Guru is not a full enablement platform. No buyer engagement tracking means you can't see how prospects interact with shared content. No content-to-revenue attribution means you can't prove which assets influence deals. No coaching or training modules. The knowledge card format works for bite-sized content (battlecards, process docs, talk tracks) but doesn't scale for managing 500+ long-form sales assets with versioning and governance. And if your CRM or enablement platform adds comparable in-workflow knowledge features, Guru could become redundant.
Completely different tools solving different problems. Guru is knowledge management: getting internal information to reps in their workflow. Highspot is sales enablement: managing external content, tracking buyer engagement, and attributing content to revenue. Guru costs $10-20/user/mo and deploys in days. Highspot costs $50-75/user/mo and takes months. Many organizations run both: Guru for internal knowledge (competitive intel, pricing, processes) and Highspot for external content (decks, proposals, case studies). They complement more than they compete.

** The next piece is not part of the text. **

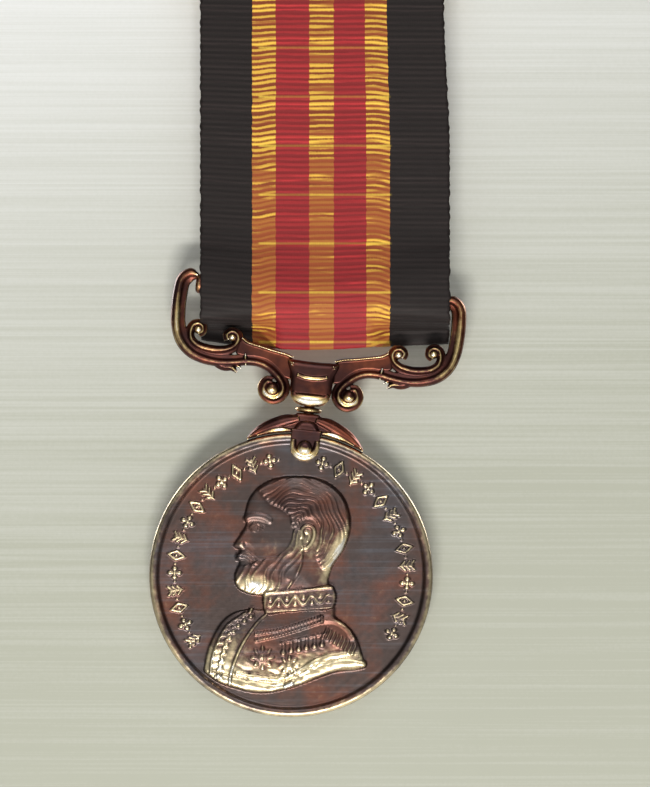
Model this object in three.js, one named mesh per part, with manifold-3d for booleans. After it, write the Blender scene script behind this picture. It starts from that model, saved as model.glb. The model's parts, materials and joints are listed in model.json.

Guru is the smartest way to get knowledge in front of reps without asking them to change their workflow. The browser extension approach solves the adoption problem that kills heavyweight enablement platforms. AI-powered search, verification workflows, and knowledge gap identification make the content genuinely useful. At $10-20/user/mo with day-one deployment, the ROI math is straightforward. But Guru is not a full enablement platform. No buyer engagement, no content-to-revenue analytics, no coaching. It's a knowledge layer that does one thing exceptionally well. For teams where knowledge access is the bottleneck, Guru is the highest-ROI enablement investment you can make. For teams that need to measure content's impact on revenue, Guru is a complement, not a replacement, for platforms like Highspot or Seismic.